Other free agents to target:
Alonzo Gee: Gee is a young player who has been decently above-average his whole career, but no one wants to pay him anything. He's a "meh" shooter but a very good rebounder and he gets lots of steals, and can probably be had for less than $2 million.
Matt Barnes: Barnes is not young but has been a fantastic player for years, mostly thanks to his great rebounding and good passing. Like Gee, he can be had for very cheap, and you could probably play him at shooting guard.
Chris Andersen: This guy has been a monstrous shot-blocker and a good rebounder his whole career, all with extremely efficient offense and rarely turning the ball over (because he mostly only shoots when it's a dunk or a layup). He's basically Tyson Chandler Lite. He's getting old but would probably sign for the vet minimum, which makes him hugely underpaid.
The Timberwolves unfortunately disappointed me in the draft, by not snatching up Marcus Denmon at the end. Hummel's collegiate performance wasn't that impressive, but nonetheless they should lock him up for 4 years (3rd and 4th as team options) in case he overperforms (if he doesn't, that second guaranteed year is cheap, and should not make them feel obligated to keep him, nor should they pick up the option unless he looks studly).
There are also several undrafted players out there that somebody should sign, including Jesse Sanders, William Mosley, Ken Horton, and Ricardo Ratliffe.
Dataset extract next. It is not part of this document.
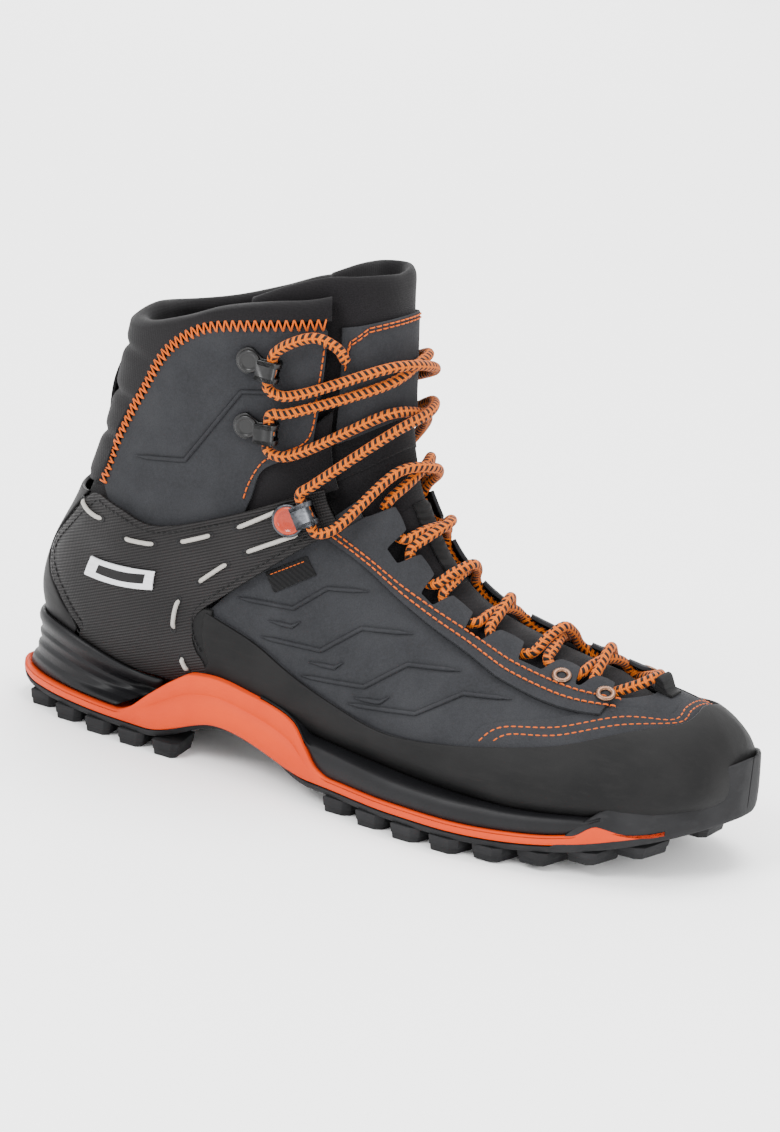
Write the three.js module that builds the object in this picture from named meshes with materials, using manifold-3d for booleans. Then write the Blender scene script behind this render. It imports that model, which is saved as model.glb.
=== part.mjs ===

The Wolves should try to be that somebody for some of these guys. It's frankly a travesty that NBA teams haven't drafted any of them in the 2nd round -- they had absolutely dominating collegiate careers but have labels like "too small", "played for weak conference", etc, that kept them from being drafted. Those arguments make no sense. You're risking essentially the league minimum for two years, and a roster spot that will not impact your wins and losses anyway on guys like this. If they bust, WHO THE HELL CARES? And if they go on to be as good as they were in college, you'll be paying $800k for a rotation player. This is exactly the kind of lottery you want to be in if you are an NBA GM.